What makes this version even more interesting is that it arrives on top of a rapid sequence of larger systems. On October 30, 2025, Royalty Mod 3.5.8, Global Treasuries, shifted treasury handling from XML to script and Python, with each world generating and maintaining its own unique Treasury. Those treasuries persist between game loads, are not tied to the Monarch, and are automatically passed down from Monarch to Monarch. That was a major structural change, not just a content tweak.

That update also added treasury cheats including treasury.add, treasury.subtract, treasury.list_all, treasury.set, and treasury.stats. Then on December 19, 2025, version 3.6, Democracy & Dictators, added automatic elections every 14 days, constitutional 14-day terms, dictatorship through a coup, and weekly leader pay of §20k for Monarchs, §15k for Leaders, and §25k for Dictators. Put together, those updates show a mod that has moved well beyond a single monarchy gimmick and into a full political simulation.

Seen against that backdrop, 3.6.1 feels like the part that makes the whole machine easier to actually live in. The new tutor loop gives the next generation something to do, while the nobility track and trait fixes keep the world stable enough to support the kind of multi-generational storytelling this mod was built for.

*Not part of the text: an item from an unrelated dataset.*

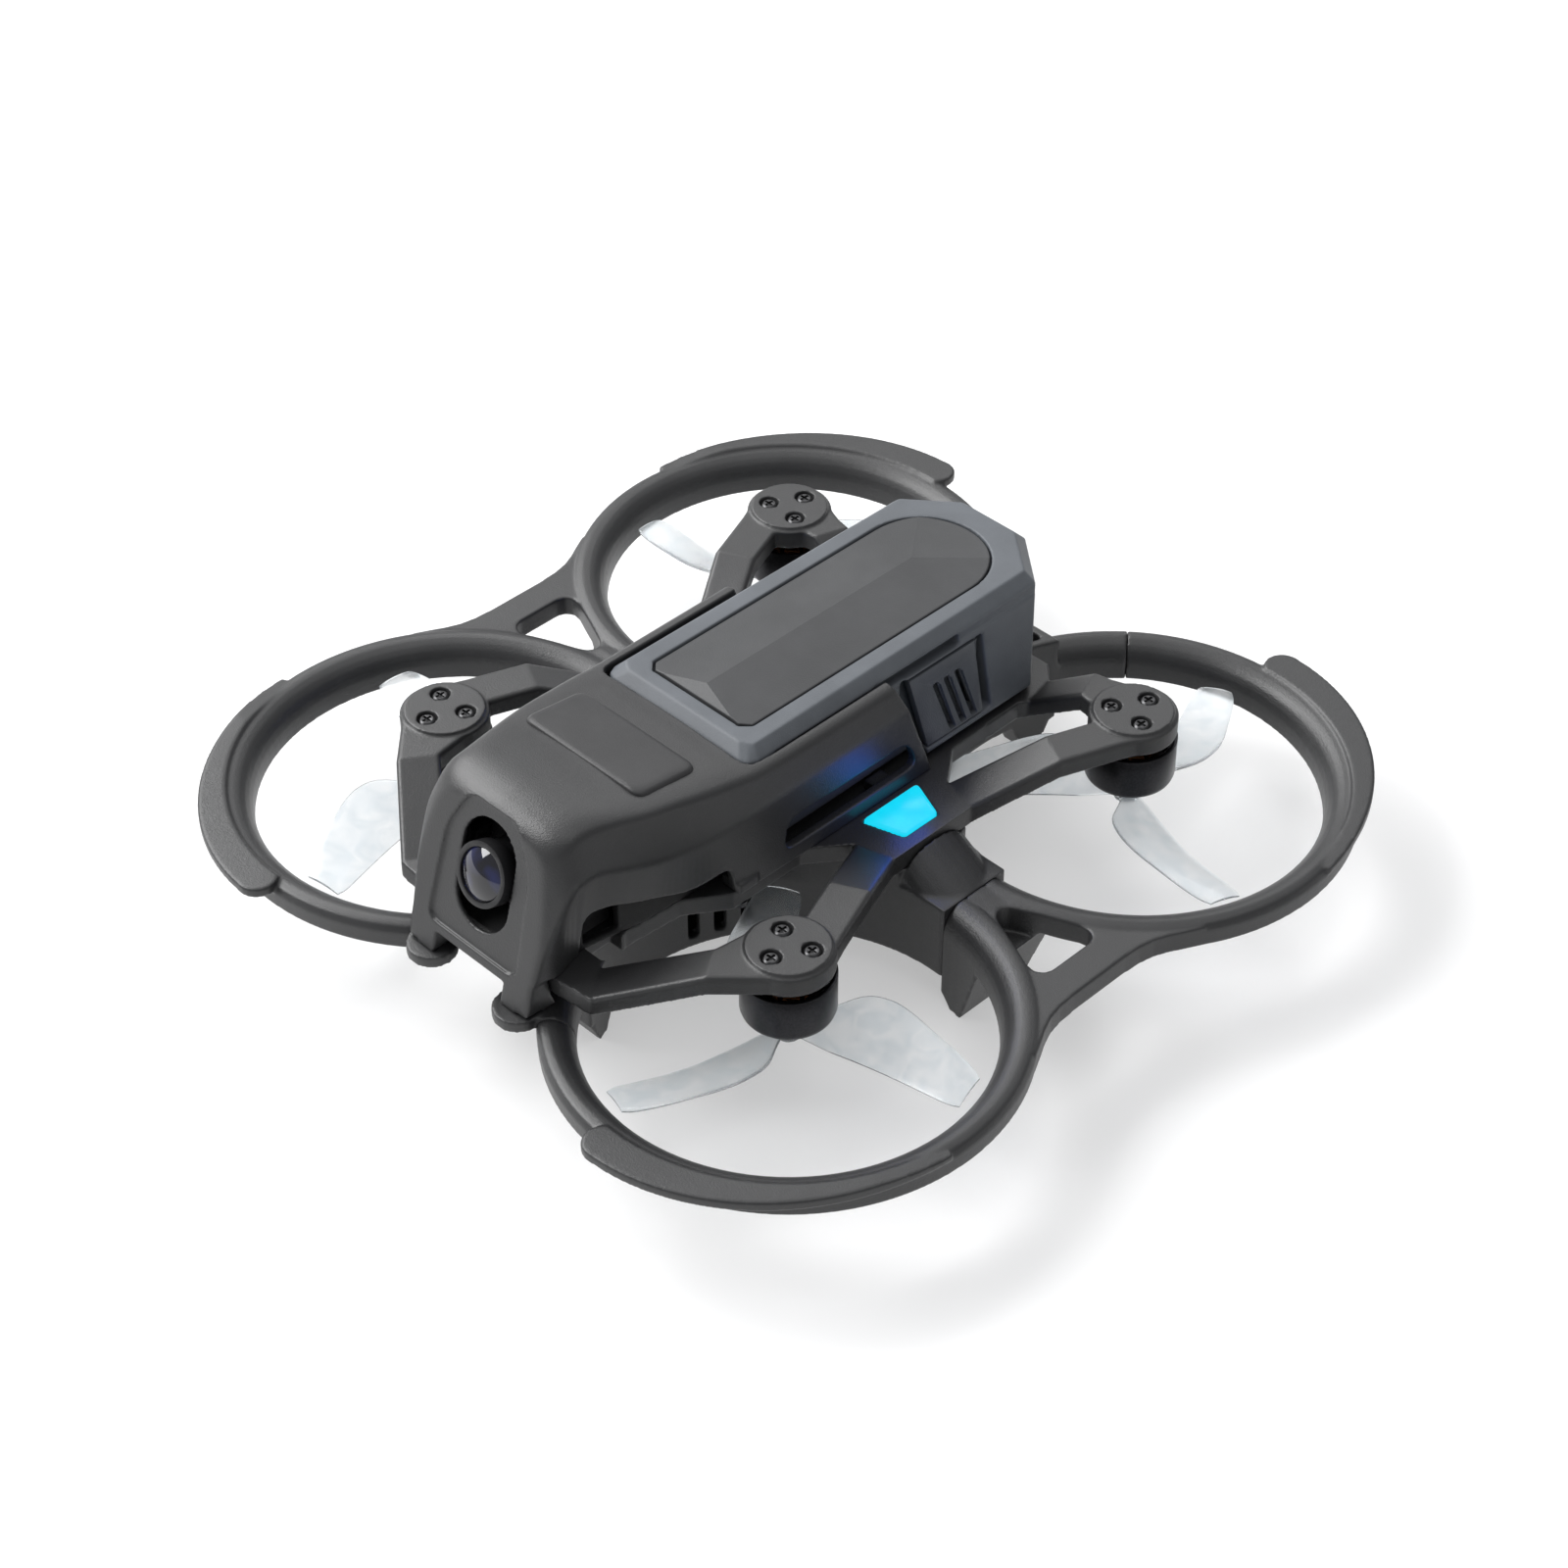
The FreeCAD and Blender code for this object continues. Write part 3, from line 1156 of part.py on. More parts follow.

A creator still building at a very high pace

The speed of these updates makes more sense when you look at the creator behind them. llazyneiph’s Patreon bio says Seb has been making Maxis Match content for more than 10 years and taught themselves to code 6 years ago, with many projects taking 80 to 100-plus hours to complete. That kind of workflow explains how Royalty keeps growing from version to version without losing focus on the details that matter to roleplay players.

It also helps explain why the next step seems to be arriving almost immediately. llazyneiph’s Patreon currently lists a locked 3.6.2 post titled Royal Tutors, which shows the tutoring system introduced in 3.6.1 is already being extended. For players invested in legacy saves, that is the clearest sign yet that the mod is moving toward a more fully realized dynastic loop, not just patching the edges of one.